For the past ten years he has worked at RFSL Ungdom, the Swedish youth federation for LGBTQI rights, across a range of projects both national and international. The scope shifted depending on the work. The core never did. Build what was missing. Support where it was needed. Listen when that was what the moment called for. Act when waiting would cost someone something.

The projects changed. The instinct didn't. And that instinct, shaped by a childhood spent in a country that had no space for who he was, became the foundation for everything that followed.

The work

At RFSL Ungdom, the Swedish Youth Federation for LGBTQI rights, I spent years alongside young LGBTQI refugees, asylum seekers and undocumented people through Newcomers Youth. Community building, legal navigation, storytelling and the quiet but powerful act of showing young people they are not alone. Later, through the Not Alone in Europe program, I helped connect organisations across seven countries. That work confirmed what I already suspected. These struggles are global. The solutions have to be local.

Today I work as Partnerships Manager at RFSL Ungdom, bringing together organisations, movements and companies that want to do better for LGBTQI youth. I have also spent years creating outside my job. Books, guides, digital campaigns, creative projects. Storytelling used as a tool to shift how queer youth are seen and supported.

None of it came from waiting to be given the space to do it.

Amsterdam

In 2025, I represented Sweden at Mr. Gay Europe in Amsterdam. The competition sits at the intersection of pageant and advocacy. That combination is not a compromise. It is a position. Visibility with purpose. Performance with something to say.

The program was full. Stage performances, public appearances, challenges, events across the city. We met hundreds of people. The other contestants were fierce competitors and, more importantly, good people. I made friends there. Real ones. The kind you keep.

The team behind Mr. Gay Europe 2025 worked hard to make sure every one of us had the chance to shine. My stylist, Peter Englund, dressed me for the stage and for everything off it. There were outfits I will not forget.
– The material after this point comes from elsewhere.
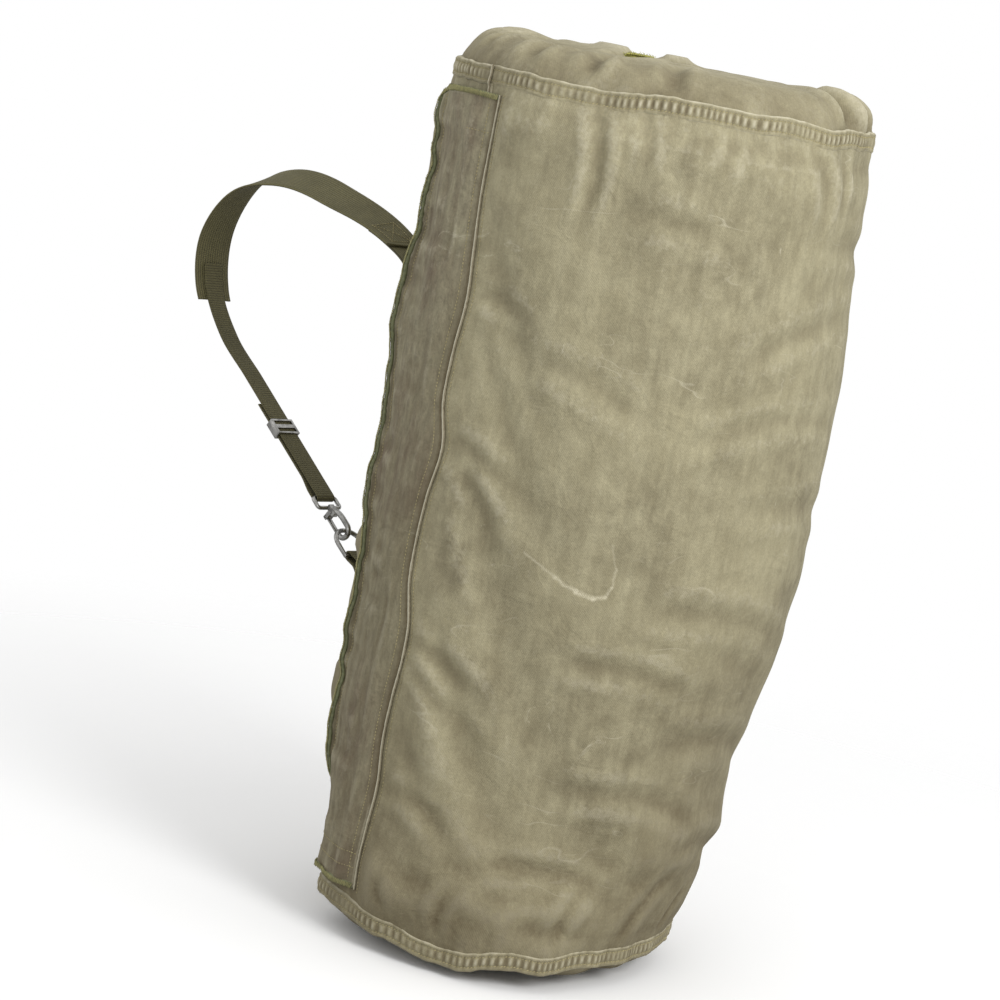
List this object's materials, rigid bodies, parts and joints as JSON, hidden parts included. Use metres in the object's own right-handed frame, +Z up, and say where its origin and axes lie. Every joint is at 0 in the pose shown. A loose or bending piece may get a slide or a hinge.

I did not expect my name to be called for the Photogenic Award. But there I was, receiving it directly from Vanessa, Drag Race royalty, in front of a room full of people who had no idea I was holding my breath. All I remember is that I was happy.

Running the show

Competing for Sweden at Mr. Gay Europe, then signing the papers a year later to become Executive Producer of Mr. Gay Sweden. Those two things sit next to each other in my life and I still feel the weight of it. Big shoes to fill. And still, I know it was the right decision. I want to thank Navid K. for the trust he placed in me. I do not take it lightly.
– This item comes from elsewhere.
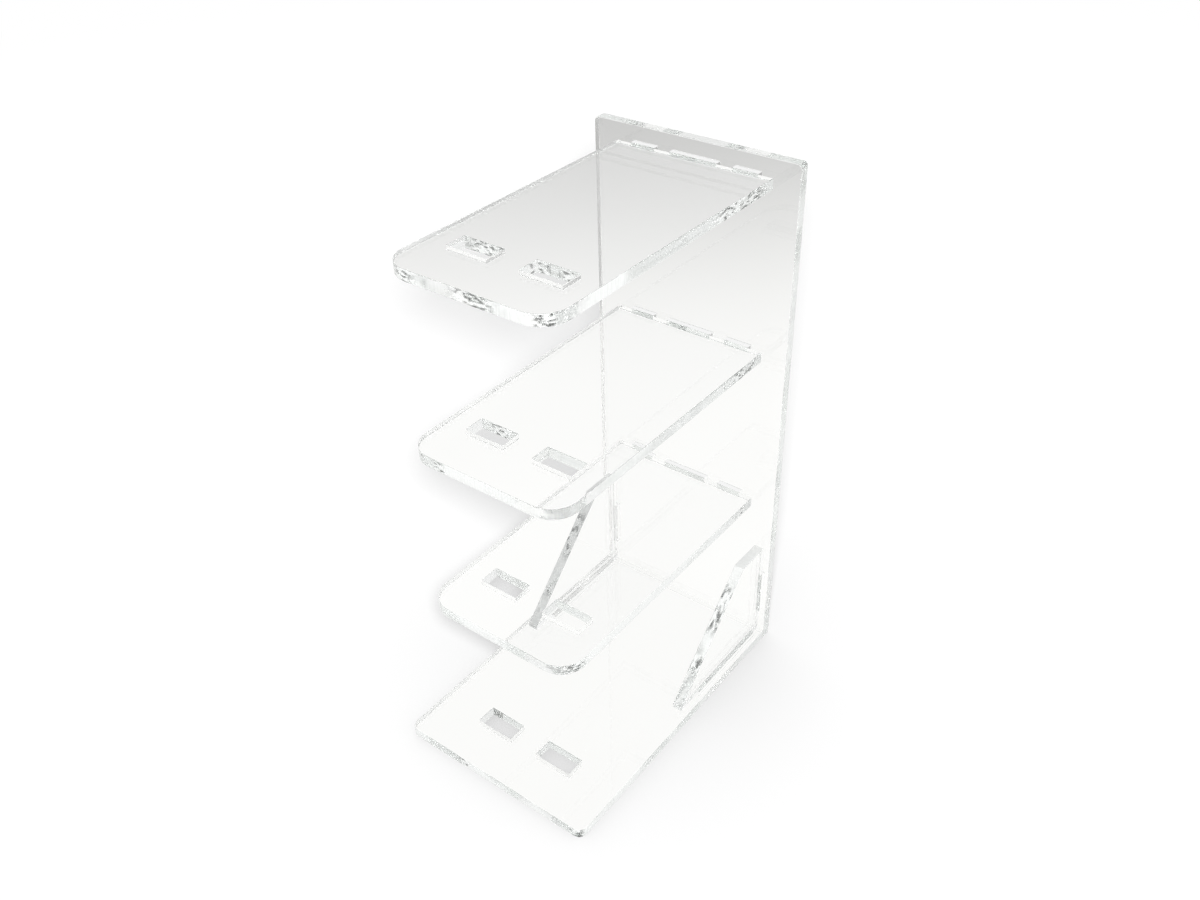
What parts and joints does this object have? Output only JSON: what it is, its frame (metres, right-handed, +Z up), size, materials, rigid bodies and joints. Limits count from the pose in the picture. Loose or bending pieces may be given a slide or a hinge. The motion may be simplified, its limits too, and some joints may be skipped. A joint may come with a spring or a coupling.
{
  "type": "tiered shelf riser",
  "caption": "Clear upright display riser: a base and cantilevered shelves tabbed into a tall back panel, braced by gussets, with slots near each front edge.",
  "frame": {"origin": "middle of the footprint, on the surface the riser stands on", "axes": "+X to the riser's right as seen from its front, +Y from front to back, +Z up"},
  "size_m": [0.1, 0.155, 0.25],
  "materials": {
    "clear_acrylic": "clear cast acrylic sheet, polished faces, glossy laser-cut edges"
  },
  "bodies": {
    "root": {"back_panel": "clear_acrylic", "base_panel": "clear_acrylic", "lower_shelf": "clear_acrylic", "middle_shelf": "clear_acrylic", "top_shelf": "clear_acrylic", "left_gusset": "clear_acrylic", "right_gusset": "clear_acrylic"}
  },
  "joints": []
}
The political climate has shifted. A lot has changed, and one thing affects another. The spark is there, the commitment is there, but I am clear-eyed about the responsibility. This year's edition is being built with care, with intention and with the community at the center of every decision. I hope people see the work. I hope they reward us with their love and support.
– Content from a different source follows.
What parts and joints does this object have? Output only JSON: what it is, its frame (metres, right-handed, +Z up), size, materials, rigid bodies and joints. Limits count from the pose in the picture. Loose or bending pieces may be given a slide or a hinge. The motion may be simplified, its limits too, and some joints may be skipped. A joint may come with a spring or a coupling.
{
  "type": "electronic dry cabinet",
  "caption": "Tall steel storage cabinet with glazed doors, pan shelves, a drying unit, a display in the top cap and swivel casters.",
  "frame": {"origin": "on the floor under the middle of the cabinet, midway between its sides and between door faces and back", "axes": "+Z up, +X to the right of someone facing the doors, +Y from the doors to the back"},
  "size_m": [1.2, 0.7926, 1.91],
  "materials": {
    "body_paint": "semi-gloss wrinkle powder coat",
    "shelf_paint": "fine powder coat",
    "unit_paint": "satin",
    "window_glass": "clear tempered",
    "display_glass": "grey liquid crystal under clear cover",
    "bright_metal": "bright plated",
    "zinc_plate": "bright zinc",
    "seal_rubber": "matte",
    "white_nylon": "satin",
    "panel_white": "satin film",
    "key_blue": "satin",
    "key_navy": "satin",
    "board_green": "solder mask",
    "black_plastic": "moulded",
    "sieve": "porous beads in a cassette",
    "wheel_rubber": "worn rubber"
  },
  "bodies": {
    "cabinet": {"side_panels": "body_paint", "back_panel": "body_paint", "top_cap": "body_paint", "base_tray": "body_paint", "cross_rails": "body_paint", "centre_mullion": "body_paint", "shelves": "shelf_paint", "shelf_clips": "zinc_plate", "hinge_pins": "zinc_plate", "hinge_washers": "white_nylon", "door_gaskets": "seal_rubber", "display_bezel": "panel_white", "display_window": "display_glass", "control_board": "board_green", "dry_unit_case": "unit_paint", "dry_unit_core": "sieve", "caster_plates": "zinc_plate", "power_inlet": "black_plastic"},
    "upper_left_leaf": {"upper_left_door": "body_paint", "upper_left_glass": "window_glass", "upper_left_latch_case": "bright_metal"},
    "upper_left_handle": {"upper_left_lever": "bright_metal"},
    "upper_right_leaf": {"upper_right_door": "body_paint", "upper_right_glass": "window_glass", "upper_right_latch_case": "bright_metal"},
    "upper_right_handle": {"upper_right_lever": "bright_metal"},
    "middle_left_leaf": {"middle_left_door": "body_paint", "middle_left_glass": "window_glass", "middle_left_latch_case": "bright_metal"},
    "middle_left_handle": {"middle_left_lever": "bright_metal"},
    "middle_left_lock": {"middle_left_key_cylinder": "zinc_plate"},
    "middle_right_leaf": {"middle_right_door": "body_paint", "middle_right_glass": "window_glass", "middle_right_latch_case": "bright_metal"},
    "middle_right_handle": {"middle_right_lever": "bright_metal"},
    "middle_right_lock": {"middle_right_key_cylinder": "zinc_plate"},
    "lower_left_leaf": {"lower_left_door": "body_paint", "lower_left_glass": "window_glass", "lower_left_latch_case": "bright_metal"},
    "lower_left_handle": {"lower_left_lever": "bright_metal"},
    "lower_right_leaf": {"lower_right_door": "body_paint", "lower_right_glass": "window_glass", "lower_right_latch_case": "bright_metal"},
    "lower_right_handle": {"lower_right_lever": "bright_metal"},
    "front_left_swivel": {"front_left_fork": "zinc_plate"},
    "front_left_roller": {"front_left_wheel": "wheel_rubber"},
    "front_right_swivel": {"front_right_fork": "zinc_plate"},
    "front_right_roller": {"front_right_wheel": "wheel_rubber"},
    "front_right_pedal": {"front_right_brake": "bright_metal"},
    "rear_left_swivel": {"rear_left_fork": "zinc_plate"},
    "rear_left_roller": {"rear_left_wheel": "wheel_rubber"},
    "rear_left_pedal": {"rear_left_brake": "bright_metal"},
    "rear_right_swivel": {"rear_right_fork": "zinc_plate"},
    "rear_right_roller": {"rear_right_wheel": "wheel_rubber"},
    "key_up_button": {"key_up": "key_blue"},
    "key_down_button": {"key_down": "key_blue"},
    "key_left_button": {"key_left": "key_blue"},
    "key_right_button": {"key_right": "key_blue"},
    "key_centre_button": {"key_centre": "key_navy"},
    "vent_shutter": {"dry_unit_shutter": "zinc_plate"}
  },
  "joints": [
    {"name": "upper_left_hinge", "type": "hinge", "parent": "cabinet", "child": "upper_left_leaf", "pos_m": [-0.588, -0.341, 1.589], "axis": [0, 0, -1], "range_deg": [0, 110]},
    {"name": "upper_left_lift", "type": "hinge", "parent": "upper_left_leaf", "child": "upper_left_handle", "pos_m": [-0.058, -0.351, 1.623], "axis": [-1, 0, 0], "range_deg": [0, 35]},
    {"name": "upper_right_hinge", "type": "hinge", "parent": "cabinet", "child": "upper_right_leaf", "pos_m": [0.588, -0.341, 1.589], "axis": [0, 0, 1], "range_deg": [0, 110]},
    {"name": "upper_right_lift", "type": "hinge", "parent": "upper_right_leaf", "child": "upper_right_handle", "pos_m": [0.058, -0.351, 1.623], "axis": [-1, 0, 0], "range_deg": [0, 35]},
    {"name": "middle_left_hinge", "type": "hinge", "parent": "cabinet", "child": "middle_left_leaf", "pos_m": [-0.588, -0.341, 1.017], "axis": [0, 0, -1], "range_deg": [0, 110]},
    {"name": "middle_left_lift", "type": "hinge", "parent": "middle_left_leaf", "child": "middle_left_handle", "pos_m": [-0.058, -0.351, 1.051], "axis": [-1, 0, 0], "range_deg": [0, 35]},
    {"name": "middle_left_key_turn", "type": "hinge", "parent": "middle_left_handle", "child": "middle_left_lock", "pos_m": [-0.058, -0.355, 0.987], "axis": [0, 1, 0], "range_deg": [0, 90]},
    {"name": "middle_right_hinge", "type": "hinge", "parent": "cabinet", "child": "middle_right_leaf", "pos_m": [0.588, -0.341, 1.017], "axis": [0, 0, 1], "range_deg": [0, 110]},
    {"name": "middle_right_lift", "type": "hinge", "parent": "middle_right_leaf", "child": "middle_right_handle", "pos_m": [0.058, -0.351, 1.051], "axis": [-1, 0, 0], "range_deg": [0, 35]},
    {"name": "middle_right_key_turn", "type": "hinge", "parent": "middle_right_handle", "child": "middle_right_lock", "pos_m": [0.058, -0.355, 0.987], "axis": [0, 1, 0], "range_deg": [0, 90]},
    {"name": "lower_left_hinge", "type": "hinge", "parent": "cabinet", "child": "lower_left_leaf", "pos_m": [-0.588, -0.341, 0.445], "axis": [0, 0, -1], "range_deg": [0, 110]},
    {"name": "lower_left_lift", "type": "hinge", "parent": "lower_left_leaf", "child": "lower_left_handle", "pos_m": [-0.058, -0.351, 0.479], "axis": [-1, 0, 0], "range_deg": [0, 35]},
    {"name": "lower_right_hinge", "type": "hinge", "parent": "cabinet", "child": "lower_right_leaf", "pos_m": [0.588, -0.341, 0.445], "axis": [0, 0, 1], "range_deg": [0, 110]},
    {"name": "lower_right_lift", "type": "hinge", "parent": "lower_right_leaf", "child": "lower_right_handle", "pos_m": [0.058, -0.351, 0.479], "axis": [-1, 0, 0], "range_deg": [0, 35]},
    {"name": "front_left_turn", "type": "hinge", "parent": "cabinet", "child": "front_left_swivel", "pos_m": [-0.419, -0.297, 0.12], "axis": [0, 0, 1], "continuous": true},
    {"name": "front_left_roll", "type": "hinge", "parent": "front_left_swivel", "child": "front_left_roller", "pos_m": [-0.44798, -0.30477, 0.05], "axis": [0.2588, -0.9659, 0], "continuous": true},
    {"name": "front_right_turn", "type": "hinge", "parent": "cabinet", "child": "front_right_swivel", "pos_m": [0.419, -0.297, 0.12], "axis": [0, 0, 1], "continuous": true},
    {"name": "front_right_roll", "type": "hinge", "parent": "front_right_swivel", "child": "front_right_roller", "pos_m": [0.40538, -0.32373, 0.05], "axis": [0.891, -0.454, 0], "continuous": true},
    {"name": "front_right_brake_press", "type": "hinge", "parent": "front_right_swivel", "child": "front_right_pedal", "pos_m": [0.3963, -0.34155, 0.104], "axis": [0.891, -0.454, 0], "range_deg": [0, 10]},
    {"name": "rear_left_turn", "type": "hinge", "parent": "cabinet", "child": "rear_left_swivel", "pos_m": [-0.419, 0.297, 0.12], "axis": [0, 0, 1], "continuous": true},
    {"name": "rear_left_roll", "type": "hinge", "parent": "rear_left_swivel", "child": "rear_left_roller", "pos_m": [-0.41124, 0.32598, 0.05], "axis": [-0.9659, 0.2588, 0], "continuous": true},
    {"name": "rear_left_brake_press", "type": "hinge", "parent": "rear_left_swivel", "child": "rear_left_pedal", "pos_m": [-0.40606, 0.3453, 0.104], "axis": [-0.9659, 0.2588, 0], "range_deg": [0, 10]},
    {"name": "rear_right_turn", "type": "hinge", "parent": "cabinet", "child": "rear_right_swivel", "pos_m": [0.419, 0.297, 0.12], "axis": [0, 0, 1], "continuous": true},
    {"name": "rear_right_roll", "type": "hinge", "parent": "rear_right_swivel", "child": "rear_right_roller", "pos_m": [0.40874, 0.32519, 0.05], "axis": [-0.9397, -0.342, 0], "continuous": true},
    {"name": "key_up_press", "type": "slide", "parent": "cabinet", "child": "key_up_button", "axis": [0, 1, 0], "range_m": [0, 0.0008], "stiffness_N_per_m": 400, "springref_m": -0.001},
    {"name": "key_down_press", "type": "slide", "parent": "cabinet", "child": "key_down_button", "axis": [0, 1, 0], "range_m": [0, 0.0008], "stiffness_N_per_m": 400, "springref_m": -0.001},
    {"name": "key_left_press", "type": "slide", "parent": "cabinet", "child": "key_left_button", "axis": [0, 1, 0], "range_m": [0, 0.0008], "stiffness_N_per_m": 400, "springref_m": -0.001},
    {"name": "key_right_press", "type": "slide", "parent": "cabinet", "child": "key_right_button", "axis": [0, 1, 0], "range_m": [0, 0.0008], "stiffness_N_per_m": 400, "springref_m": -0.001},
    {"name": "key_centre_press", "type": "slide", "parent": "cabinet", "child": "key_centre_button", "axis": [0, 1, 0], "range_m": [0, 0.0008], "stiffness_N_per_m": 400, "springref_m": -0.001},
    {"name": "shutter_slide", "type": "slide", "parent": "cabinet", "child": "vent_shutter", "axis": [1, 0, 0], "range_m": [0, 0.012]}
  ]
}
For the new misters stepping into this, I am here to mentor and guide. You will represent Sweden at home and beyond. The community deserves a real show. That is what we are building.

Outside this, I am preparing to launch the Mr. Gay News platform. A space for everything Mr. Gay worldwide, designed to bring the community closer, inside the Mr. Gay family and across the broader LGBTQI world. The launch is coming soon.

What I want to leave you with

If my story teaches you anything, I hope it teaches you this.

You can come from places where hope feels distant and still grow into someone who carries hope for others. You can rise from fear, displacement or silence and still build a life rooted in dignity, purpose and care. When we refuse to let borders, systems or expectations shrink us, we make room for a world where every LGBTQI youth can live with pride, safety and the freedom to imagine their own future.

Systems do not transform because we wait for the right moment or for someone else to take the lead. They change when we decide to act, even in small ways. Show up when you can. Speak up when you're able. Choose kindness in the moments when it feels easiest to turn away.

We all have the power to make life safer for someone else. Start there.